Maybe a man like Nyirenda is what NAREP needed, one who though soft spoken promises to be closer to the realities of Zambians and speak to their needs in a les sophisticated fashion. For instance he said the following in his inaugural speech:
“It is very clear that Zambian wealth is not in Zambian hands. What is in Zambian hands is poverty, slavery, loss of dignity. Our leadership will make sure that the owner of the land (the landlord) who is an indigenous Zambian takes over the land and the economy through deliberately creating hundreds of thousands of indigenous Zambian millionaires who will create jobs and funding for productive technologies that will be key to entrepreneur development and success.”
He makes important though contradictory pronouncements on his approach to the question of land distribution in Zambia.

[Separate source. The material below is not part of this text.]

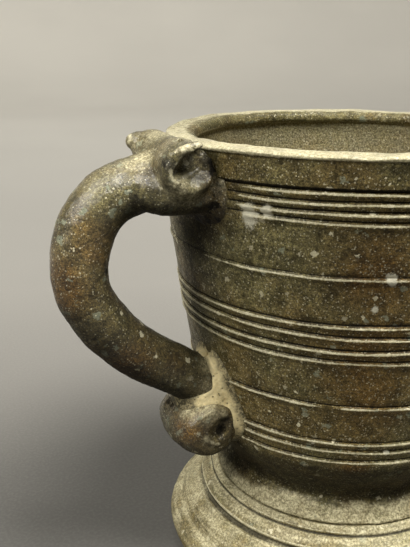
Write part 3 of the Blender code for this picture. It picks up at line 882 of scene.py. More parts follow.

“The land of Zambia is for indigenous Zambians and anyone who is not an indigenous Zambian is not entitled to it. The government of the Republic of Zambia through the respective councils have been giving land for free always. The government has never sold land, therefore, selling land is illegal. How do you sell something you never bought?
Our leadership team will give land to all indigenous Zambians for free. if you are buying land today, stop and wait for 2021, land will be given for free to all indigenous Zambians
We shall wait and see what the future of NAREP will be under Stephen and can only wish him well.